Model Personalization
DreamBooth
- Input: A few images of a specific subject and its class name.
- Process: Fine-tune a text-to-image model so it recognizes that subject through a unique identifier.
- Output: The model can generate the subject in new contexts while preserving its visual identity.
- Limitation: One fine-tuned model is usually specific to one subject.
Fast Sampling Techniques
DDIM
- DDPM sampling is Markovian and usually requires many sequential denoising steps.
- DDIM defines a non-Markovian process that keeps the same diffusion kernel and training loss.
- It estimates \(x_0\) from the current noisy sample and predicted noise, then jumps to an earlier timestep.
- Sampling can use a subsequence \([\tau_0=0,\dots,\tau_S=T]\) instead of all \(T\) steps.
Fewer-Step Sampling
- Choose fewer timesteps, such as \(\tau=[0,10,20,30,\dots,1000]\).
- This reduces the number of neural network evaluations while using the same trained model.
- Related advanced samplers include DPM-Solver and exponential-integrator samplers.
Progressive Distillation
- Distill a deterministic DDIM sampler into the same model architecture.
- At each stage, train a student model to replace two adjacent teacher sampling steps with one step.
- The student then becomes the teacher for the next distillation stage.
Acceleration Techniques
Sparsity
- In image editing, only a small region may change, but vanilla diffusion recomputes the full image.

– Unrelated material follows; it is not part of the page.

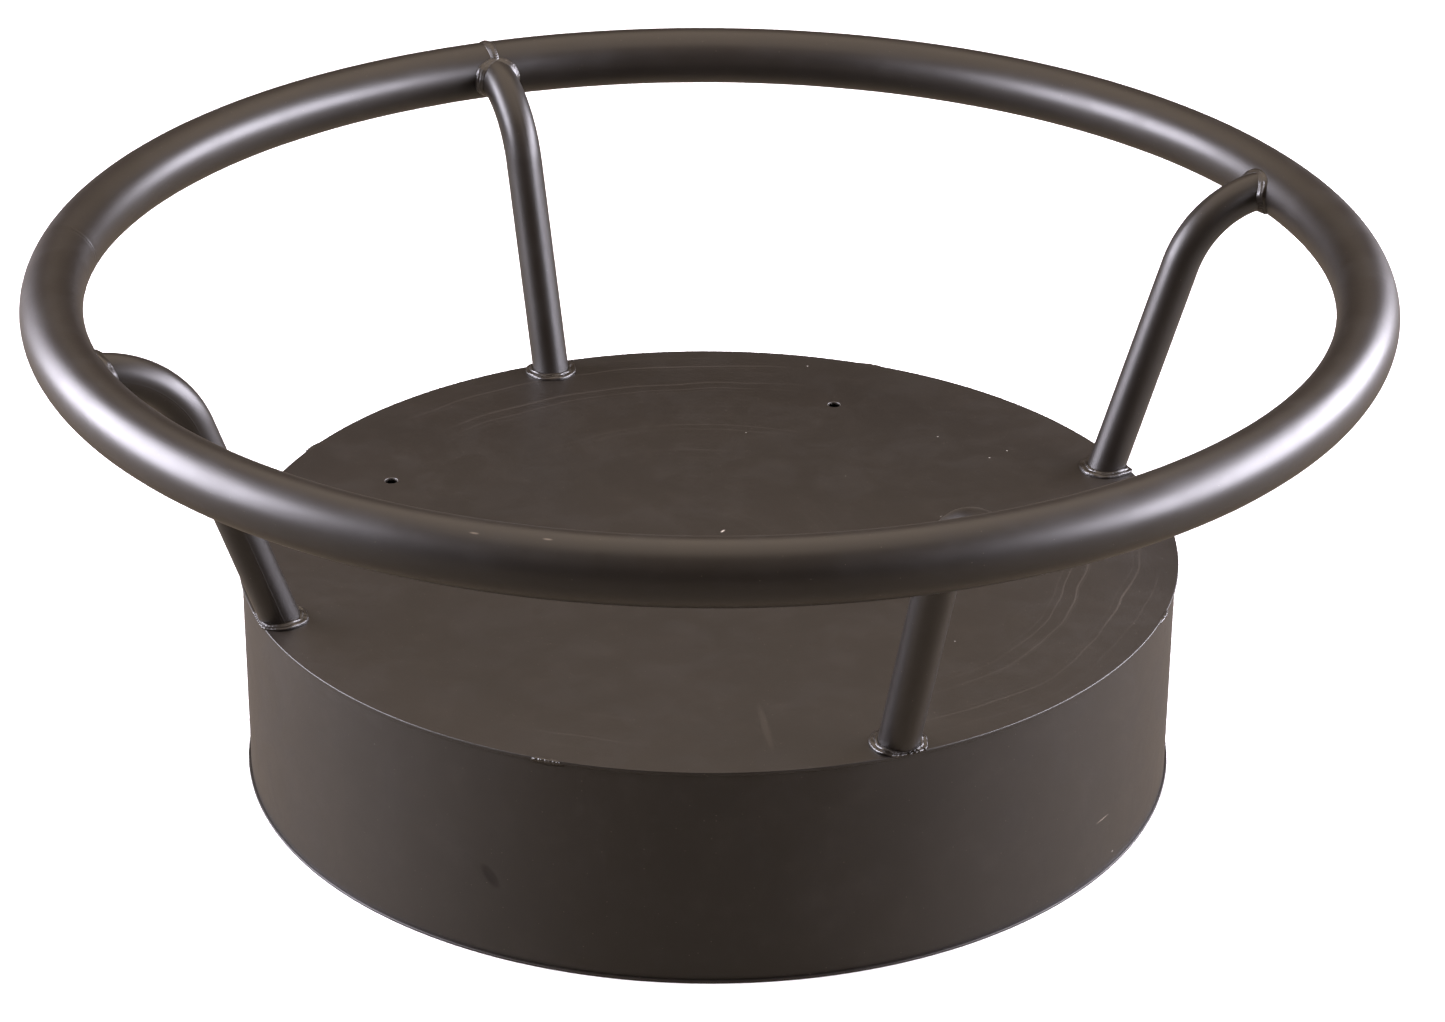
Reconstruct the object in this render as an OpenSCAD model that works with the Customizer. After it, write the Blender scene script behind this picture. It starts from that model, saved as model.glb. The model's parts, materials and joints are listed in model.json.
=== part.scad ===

- Spatially Sparse Inference reuses cached activations in unchanged regions and updates only active blocks.
- SIGE uses gather, tiled convolution, scatter, and kernel fusion to reduce overhead.
Quantization
- SVDQuant targets 4-bit diffusion models by handling activation and weight outliers.
- Low-rank components absorb difficult outlier structure so the remaining computation is easier to quantize.
- Fused kernels combine quantization and low-rank branches to reduce latency and memory.
Parallelism
- Diffusion timesteps are sequential, so naive timestep parallelism is hard.
- DistriFusion uses patch parallelism and reuses activations across adjacent timesteps.
- Asynchronous communication can overlap with computation, improving high-resolution sampling speed.